The Tampa ordinance prohibited loitering for the purpose of buying or selling drugs (another Tampa law, struck down by the court the same day, prohibited loitering for the purpose of prostitution).
It also provided the police with a non-exhaustive list of circumstances that may suggest an intent to loiter for such a criminal purpose. Florida cities that have adopted similar ordinances include Jacksonville, Hialeah, Sanford and Melbourne.
The ordinance was adopted in response to the efforts of people like the Rev. Abe Brown and Linda Hope. Brown runs Prison Crusade Inc., a group of ex-offenders helping those using and trafficking in drugs to become productive, law-abiding citizens. His efforts have led to numerous civic citations and a story in Readers Digest.
Hope volunteers much of her time with the Sulphur Springs Action League, a grass-roots organization committed to drug eradication and education and prevention programs. Hope was called to testify before the House Select Committee on Narcotics, about successful grass-roots efforts to combat drug markets.
Brown and Hope were concerned with the proliferation of open-air drug markets with the advent of crack cocaine.
Once established in a neighborhood, public drug trafficking brings increased fear and intimidation, along with increased noise, traffic, litter and temptation for addicts and minors. As the horrendous stories in the daily newspapers indicate, they also bring gunfire and senseless violence.
Brown, Hope and the Tampa City Council saw that "buy-and-busts" were not shutting down public drug markets. Furthermore, buy-and-busts were complicated, time-consuming and vulnerable to compromise.
Thanks to efforts of community leaders and the leadership of Mayor Sandra Freedman, the police in Tampa were encouraged to specifically focus on flagrant drug trafficking. The police increased street patrols, shut down nuisance properties, secured abandoned properties and enforced the city's anti-drug loitering law.
At the time the anti-drug loitering ordinance was passed, some critics charged that it would be used in a discriminatory manner. However, there has been no evidence of any police abuse of the law, either in Tampa or elsewhere. There have been no complaints of police misconduct or any record of a wrongful arrest under the ordinance.
The proof is in the pudding: Those who have been tried for violating the law have been convicted.
Before the Florida Supreme Court, however, community efforts and the record of balanced and effective enforcement of the ordinance were irrelevant. The majority pointed out that the ordinance could be read to prohibit talking and waving to others, ignoring the fact that neither the defendant before the court nor anyone else has been arrested under the ordinance for such innocent conduct.
In its zeal to strike down the Tampa ordinance, the court assumed the worst motivation on the part of the City Council, assumed a police force completely out of control, cast aside the relevant precedent and ignored the most elementary principles of statutory construction and judicial restraint _ which calls on courts to interpret a law so as to preserve its constitutionality.

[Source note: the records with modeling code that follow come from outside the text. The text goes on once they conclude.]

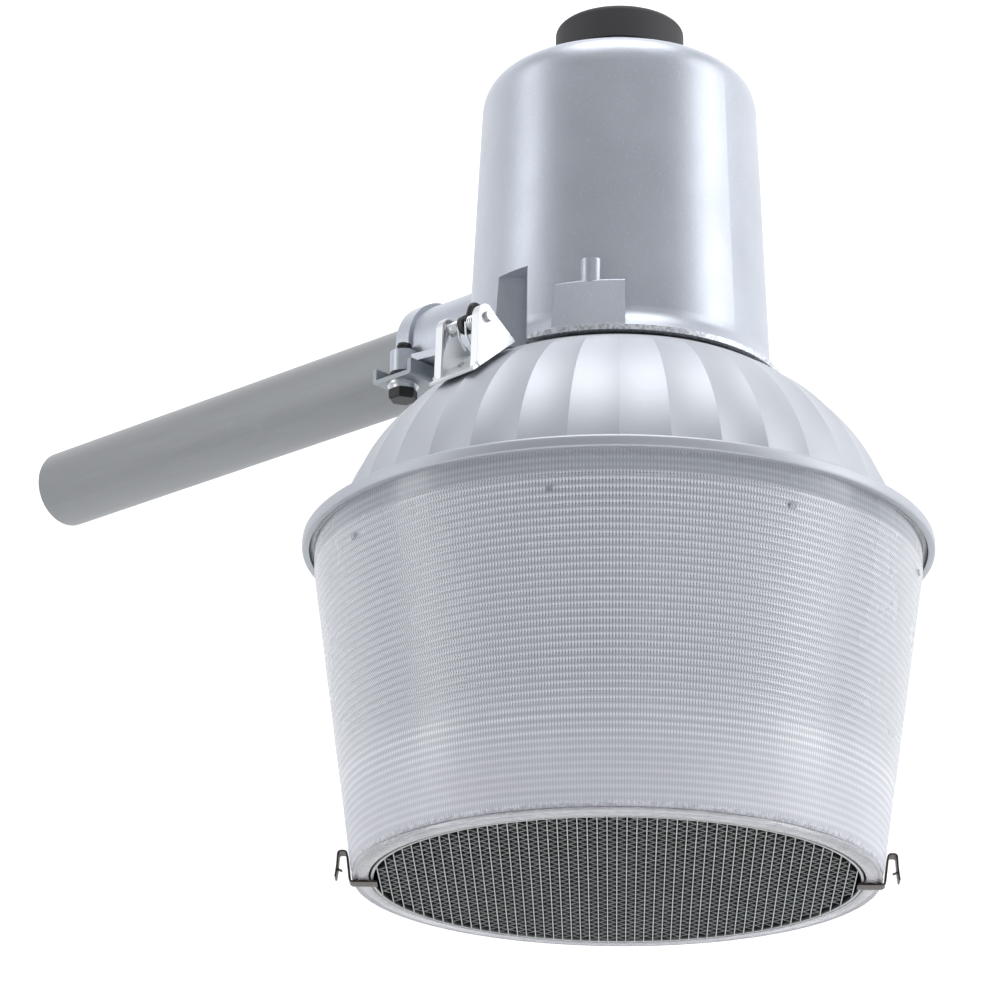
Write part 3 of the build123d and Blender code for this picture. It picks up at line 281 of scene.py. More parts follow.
class Finish:
    """One material: a Principled shader with fixed values, and the nodes that vary it."""

    def __init__(self, name, **fixed):
        self.material = bpy.data.materials.new(name)
        self.material.use_nodes = True
        self.tree = self.material.node_tree
        self.tree.nodes.clear()
        values = {key.replace("_", " "): value for key, value in fixed.items()}
        surface = self.node("ShaderNodeBsdfPrincipled", {}, values)
        self.shader = surface.socket.node
        self.node("ShaderNodeOutputMaterial", {}, {"Surface": surface}, None)

    def node(self, kind, settings, sockets, output=0):
        """Add a node: its settings first, then its sockets' values or links."""
        made = self.tree.nodes.new(kind)
        for key, value in settings.items():
            if key == "stops":
                self.set_stops(made.color_ramp, value)
            else:
                setattr(made, key, value)
        for key, value in sockets.items():
            self.join(value, made.inputs[key])
        return None if output is None else Line(self, made.outputs[output])

    def set_stops(self, ramp, stops):
        """Give a ramp its stops, as pairs of place and colour."""
        while len(ramp.elements) < len(stops):
            ramp.elements.new(0.5)
        for element, (place, shade) in zip(ramp.elements, stops):
            element.position = place
            element.color = shade

    def join(self, value, socket):
        """Link a line to a socket, or set the socket's own value."""
        if isinstance(value, Line):
            self.tree.links.new(value.socket, socket)
        else:
            socket.default_value = value

    def feed(self, **lines):
        """Feed the shader's inputs, by name with _ for each space."""
        for key, line in lines.items():
            self.join(line, self.shader.inputs[key.replace("_", " ")])
        return self

    def place(self):
        """Position on the object, in the row frame."""
        return self.node("ShaderNodeTexCoord", {}, {}, "Object")

    def from_axis(self):
        """Position from the lamp's axis."""
        return self.node("ShaderNodeVectorMath", {"operation": "SUBTRACT"},
                         {0: self.place(), 1: (AXIS.x, AXIS.y, 0)})

    def parts(self, vector):
        """A vector's three numbers."""
        x = self.node("ShaderNodeSeparateXYZ", {}, {0: vector}, "X")
        return x, x.output("Y"), x.output("Z")

    def stretch(self, vector, scale):
        """A vector with its directions scaled apart."""
        return self.node("ShaderNodeVectorMath", {"operation": "MULTIPLY"}, {0: vector, 1: scale})

    def noise(self, scale, detail=2.0, roughness=0.5, vector=None):
        """Noise from 0 to 1; scale is in features for each metre."""
        return self.node("ShaderNodeTexNoise", {},
                         {"Vector": vector or self.place(), "Scale": scale,
                          "Detail": detail, "Roughness": roughness})

    def rise(self, value, low, high):
        """A smooth step of a value, from 0 at one mark to 1 at the other."""
        return self.node("ShaderNodeMapRange", {"interpolation_type": "SMOOTHSTEP"},
                         {"Value": value, "From Min": low, "From Max": high})

    def blend(self, factor, first, second):
        """Two colours mixed."""
        return self.node("ShaderNodeMix", {"data_type": "RGBA"},
                         {MIX_FACTOR: factor, MIX_A: first, MIX_B: second}, MIX_COLOUR)

    def bump(self, height, depth, strength=1.0):
        """A normal from a height from 0 to 1 and its depth in metres."""
        return self.node("ShaderNodeBump", {},
                         {"Strength": strength, "Distance": depth, "Height": height}, "Normal")


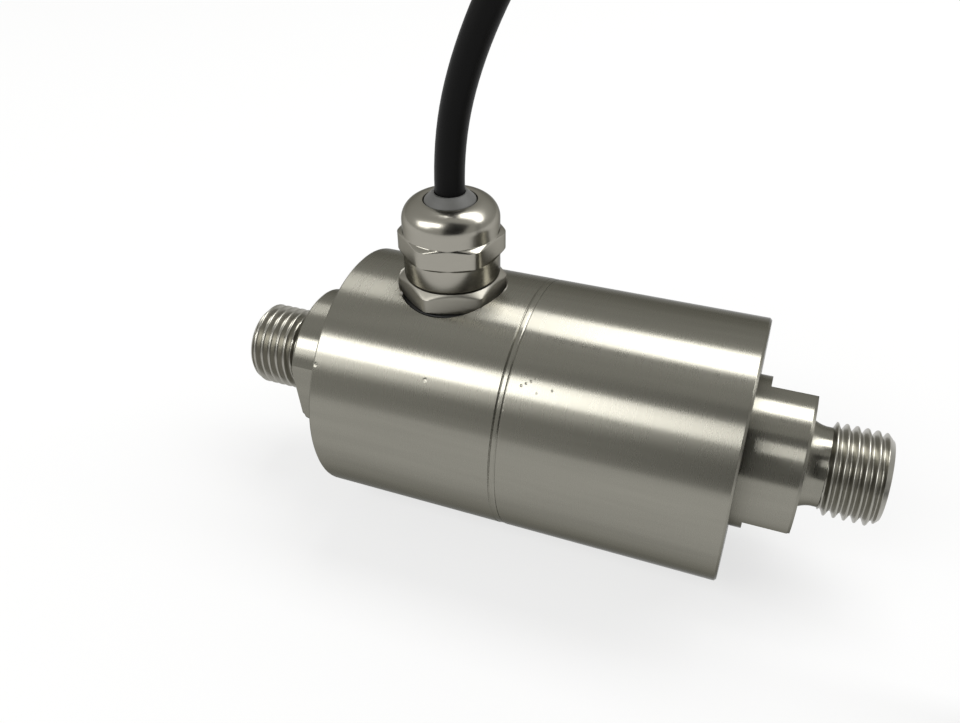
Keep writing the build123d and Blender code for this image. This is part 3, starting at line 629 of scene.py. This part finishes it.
def ferrule_rings(start_x, middle_y, middle_z):
    """Rings of one crimped ferrule: a thin tube with three square crimps."""
    reach, radius, inside = 6.0 * MM, 0.6 * MM, 0.42 * MM
    crimps, crimp_depth, crimp_width = 3, 0.12 * MM, 0.55 * MM
    profile = [(0.0, inside)]
    steps = 60
    for step in range(steps + 1):
        along = reach * step / steps
        nearest = min(abs(along - reach * (index + 1) / (crimps + 1)) for index in range(crimps))
        profile.append((along, radius - crimp_depth * math.exp(-(nearest / crimp_width) ** 4)))
    profile.append((reach, inside))
    angles = around(48)
    return [[Vector((start_x - along, middle_y + r * math.cos(a), middle_z + r * math.sin(a)))
             for a in angles] for along, r in profile]


def tinned_copper():
    """Tinned copper ferrules: soft, greyish metal gloss."""
    base = linear("c9c9c7")
    material, tree, shader = surface("tinned_copper", base, Metallic=1.0, Roughness=0.3)
    mottled(tree, shader, base, 0.08, 0.4 * MM, (1, 1, 1), 0.1, 0.01 * MM)
    return material


def cable_ties(cable):
    """Two nylon ties, one round each long side of the hank."""
    nylon = soft_plastic("nylon_cable_tie", linear("222222"), 0.38, 0.9 * MM, 0.08)
    low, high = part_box("hank_ties")
    middle_x = (low.x + high.x) / 2
    half_width, thickness, gap = cable.tie_width / 2, cable.tie_thickness, 0.1 * MM
    inner_y = cable.fold_radius - cable.diameter / 2 - gap - thickness
    band_top = cable.lift + 2 * cable.diameter + gap + thickness
    band_corner, strap_corner = 1.3 * MM, 0.12 * MM
    points, faces = [], []
    for side in (-1, 1):
        corners = [(side * inner_y, low.z), (side * high.y, low.z), (side * high.y, band_top),
                   (side * inner_y, band_top)]
        loop = rounded([(y, z, band_corner) for y, z in corners], 6)
        centre = sum(loop, Vector((0, 0))) / len(loop)
        strap = ((-half_width, 0), (half_width, 0), (half_width, thickness), (-half_width, thickness))
        section = rounded([(along, deep, strap_corner) for along, deep in strap], 3)
        rings = []
        for place in loop:
            inward = (centre - place).normalized()
            rings.append([Vector((middle_x + along, *(place + inward * deep))) for along, deep in section])
        faces += skin(points, rings)
        middle_y = side * (inner_y + high.y) / 2
        faces += tie_head(points, middle_x, middle_y, band_top - thickness / 2, high.z)
    mesh = mesh_of("cable_ties", points, faces)
    return [placed("cable_ties", mesh, nylon, "tie_nylon", "hank_ties")]


def tie_head(points, middle_x, middle_y, bottom, top):
    """Rounded head of a cable tie, with the hollow that its tail passes through."""
    half_x, half_y, hollow = 1.5 * MM, 2.5 * MM, 0.7 * MM
    levels = [(half_x - shrink * MM, half_y - shrink * MM, 0.5 * MM, height) for shrink, height in (
        (0.25, bottom), (0.0, bottom + 0.2 * MM), (0.0, top - 0.35 * MM), (0.25, top - 0.1 * MM),
        (0.5, top))]
    levels += [(hollow, 2 * hollow, 0.15 * MM, height) for height in (top, bottom)]
    rings = []
    for wide, deep, corner, height in levels:
        loop = rounded([(side_x * wide, side_y * deep, corner)
                        for side_x, side_y in ((-1, -1), (1, -1), (1, 1), (-1, 1))])
        rings.append([Vector((middle_x + x, middle_y + y, height)) for x, y in loop])
    return skin(points, rings)


class BuildHousing(Operator):
    """Build the two shells of the body"""
    bl_idname = "sensor.housing"
    bl_label = "Housing"

    def execute(self, context):
        """Turn both shells and cut the gland's seat into the low side one."""
        sizes = context.scene.sensor_housing
        collar = context.scene.sensor_ports.collar_diameter / 2
        steel = turned_stainless(context.scene.sensor_colours.steel)
        low_side = lathe("low_side_shell", low_shell_rings(sizes, collar), steel, "stainless_body",
                         "housing_low_side")
        # The counterbore's walls get a far lighter steel, as painted light that lifts the shade in the
        # pocket round the gland
        seat_steel_painted_light = cut_stainless("bored_stainless", context.scene.sensor_colours.seat_steel_painted_light, 0.6)
        cut_seat(low_side, sizes, seat_steel_painted_light)
        lathe("high_side_shell", high_shell_rings(sizes, collar), steel, "stainless_body",
              "housing_high_side")
        return {"FINISHED"}


def groove_radius(sizes):
    """Radius function of the groove, which is turned a little off centre and fades out."""
    outside = sizes.diameter / 2
    most, least = 0.9, 0.05

    def radius_at(along, radius, angle):
        if radius >= outside or abs(along - SEAM_X) > sizes.groove_width / 2 + WELD or radius < outside / 2:
            return radius
        degrees = math.degrees((angle + math.pi) % (2 * math.pi) - math.pi)
        faded = sum(math.exp(-((degrees - middle) / width) ** 2) for middle, width in GROOVE_FADES)
        return outside - (outside - radius) * max(least, 1 - most * faded)
    return radius_at


def low_shell_rings(sizes, collar):
    """Rings of the low side shell."""
    outside, soft = sizes.diameter / 2, sizes.edge_round
    groove, bead = outside - sizes.groove_depth, outside - sizes.bead_depth
    bore, spigot = outside - sizes.low_wall, outside - sizes.high_wall - sizes.fit_gap
    hole, inside = collar + sizes.fit_gap, HALF_BODY - sizes.end_wall
    edge, bead_edge = (SEAM_X - sizes.groove_width / 2 * share for share in (1, sizes.bead_share))
    outline = rounded([
        (-HALF_BODY, hole, 0), (-HALF_BODY, outside - sizes.rim_chamfer, soft),
        (-HALF_BODY + sizes.rim_chamfer, outside, soft), (edge, outside, soft), (edge, groove, soft),
        (bead_edge, bead, soft), (SEAM_X, bead, 0), (SEAM_X, spigot, 0), (SEAM_X + sizes.spigot, spigot, 0),
        (SEAM_X + sizes.spigot, bore, 0), (-inside, bore, 0), (-inside, hole, 0),
    ])
    return turned(outline, around(LATHE_COLUMNS), groove_radius(sizes))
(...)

The concurring opinion by Justice Gerald Kogan struck down the ordinance because it contained the word "loitering."
If he would have gotten down from his ivory tower and actually looked at what was going on, he would have seen that the current genre of laws prohibiting loitering for a specific criminal purpose have nothing to do with the broad loitering laws of the past. Indeed, not even the ACLU asserts that there is a constitutional right to stand on the street corner for the purpose of selling illicit drugs.
Both opinions simply ignored the interests of the residents of neighborhoods suffering from the ravages of an open-air drug market. Not one sentence of the opinion mentioned their plight, or demonstrated even the slightest recognition of how drug markets operate, or what they do to a neighborhood, despite a "friend of the court" brief filed by Prison Crusade and the Sulphur Springs Action League.
The court just did not get it.
These ordinances are not strange or rare. They have been adopted in numerous cities across the country, including Seattle; Tacoma, Wash.; Harrisburg, Pa.; Baltimore, Kalamazoo, Mich.; Minneapolis; Norfolk, Va.; El Paso, Texas; Dallas; and Alexandria, Va. _ as well as in Melbourne, Sanford and Hialeah. Civil liberties are, of course, alive and well in all of these places. They also have been routinely upheld when challenged in courts, including the Washington state Supreme Court and appellate courts in North Carolina, Ohio and Wisconsin.
The amicus curiae brief noted that the case tested whether the courts would respond to the community's wish for a safe environment. The court has answered that question, furthering criticism that activist judges are more concerned about the rights of criminal defendants than about the rights of law-abiding residents.
The Florida Supreme Court will move on to other issues. However, for Brown and Hope, there is now the task of explaining to residents why their efforts to combat drug markets are not worthy of acknowledgement by the court, and why they must do without one of the most useful tools in their efforts to improve the safety of their communities.
Robert Teir is the general counsel of the American Alliance for Rights and Responsibilities in Washington, D.C.